后来我就读到了阿甘本的那篇不是太长的文章(《何谓当代人》),结果就把我对同时代人的理解彻底地推翻了。大家可以找到那篇文章。那篇文章有两种译本,有的译成“当代人”,有人译为“同时代人”,在意大利语里大概是同一个概念,它最主要的论点是当代人或者同时代人,是非常深的镶嵌到时代里边,但同时又跟这个时代格格不入。所以他是用了尼采“不合时宜的思想”的概念。这里面有一个悖论存在,即一个人很深地卷入到时代里头,可是跟时代格格不入,他觉得这是当代人的必须的条件。如果这个人紧贴着时代,在所有的方面都跟时代合拍,他反而不是同时代人,不是当代人。正是这一点,一下子把我对“同时代人”的理解彻底轰毁了。
他还提出了另外一个观点,同时代人、当代人对时代黑暗之光的那种感受、感知,他不是单纯地说这是黑暗或者绝望的深渊,他说的是光,这个光是黑暗,黑暗之光,这种说法就很妙。我们要怎么样去凝视,不能抵达,但是我们能够感知这个时代的黑暗之光。他说同时代人像蘸着墨水一样蘸着时代的晦暗来写作。这些比喻性的描述,其实都是很有启发性的。
第三点,也是我觉得很有意思的。他说时代是处于断裂之中,就像哈姆莱特的苦恼:“时代分崩离析,却要我来重整乾坤。

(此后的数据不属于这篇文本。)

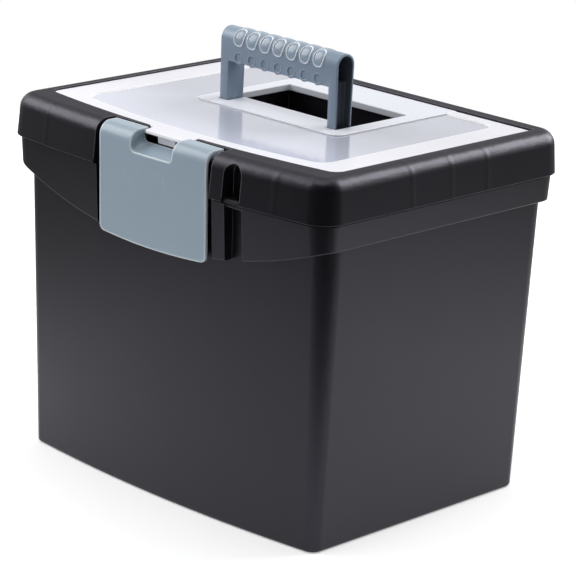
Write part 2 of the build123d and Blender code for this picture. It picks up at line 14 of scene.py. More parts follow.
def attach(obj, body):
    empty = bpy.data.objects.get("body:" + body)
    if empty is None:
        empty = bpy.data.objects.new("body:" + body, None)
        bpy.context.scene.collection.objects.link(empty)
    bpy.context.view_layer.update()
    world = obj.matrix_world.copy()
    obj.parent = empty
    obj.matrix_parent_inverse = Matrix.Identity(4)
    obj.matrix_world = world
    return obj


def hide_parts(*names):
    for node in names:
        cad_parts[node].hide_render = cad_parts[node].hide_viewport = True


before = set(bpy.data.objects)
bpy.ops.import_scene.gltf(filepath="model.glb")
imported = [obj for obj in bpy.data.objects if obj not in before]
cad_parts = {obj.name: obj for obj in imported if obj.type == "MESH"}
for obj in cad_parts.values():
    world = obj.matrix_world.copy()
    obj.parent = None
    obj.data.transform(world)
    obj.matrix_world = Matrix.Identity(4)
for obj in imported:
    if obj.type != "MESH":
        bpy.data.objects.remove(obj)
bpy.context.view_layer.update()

”这就跟“别车杜”的概念打通了。通常我们所说的突然涌现很多人的时候都是因为时代断裂,像欧洲的文艺复兴、19世纪的俄罗斯或者20世纪“文学爆炸”的拉丁美洲,包括我们的五四,都是因为时代发生了断裂。一断裂就会产生两类人,一类人站在断裂的这一边,非常有能量地发出保守主义的光芒,阐释传统价值的观念,站在另一边的一类人要去重新发明全新的文化价值,等等。时代的断裂是一种危机,是连续性的中断或确定性的消散。阿甘本进一步的说法是,由于时代的断裂,使我们可以带着自己的“古代”进入当代。他说我们进入当代,其实每一个人都是带着自己的“古代”进入的。比如说有人是带着李白的盛唐来进入当代的,有的人带着苏轼的北宋来进入当代的,像老钱(钱理群)他们都是非常固执的,要带着鲁迅的五四來进入当代的。这些人好像在谈论古代的事情,其实都是要带进来跟当代对话。
这三点在他那篇短文里面表达的观点,对我很有启发,因为我自己是做文学批评的。做文学批评的一个最大的危险在哪里?最大的危险就是你跟作者、跟作品一起共享“对未来的无知”,你不知道这个作品在后世看来到底是不是有价值?是不是值得批评?批评家的冒险就在这里,你跟作者和作品一起承担了一个对未来的无知。不像做文学史的人,他们是享有一种后见之明,所以做当代批评或者跟同时代人的文学对话,困难重重,承担了很多的风险。“过去、当下、未来”是一种时间的构建:你怎样进入你的当代?你怎样在深深卷入时代的同时保持观察时代的距离?你能不能凝视时代的黑暗之光、感知时代的黑暗之光,蘸着时代的晦暗来写作?这都是我近年来一直在思考的问题。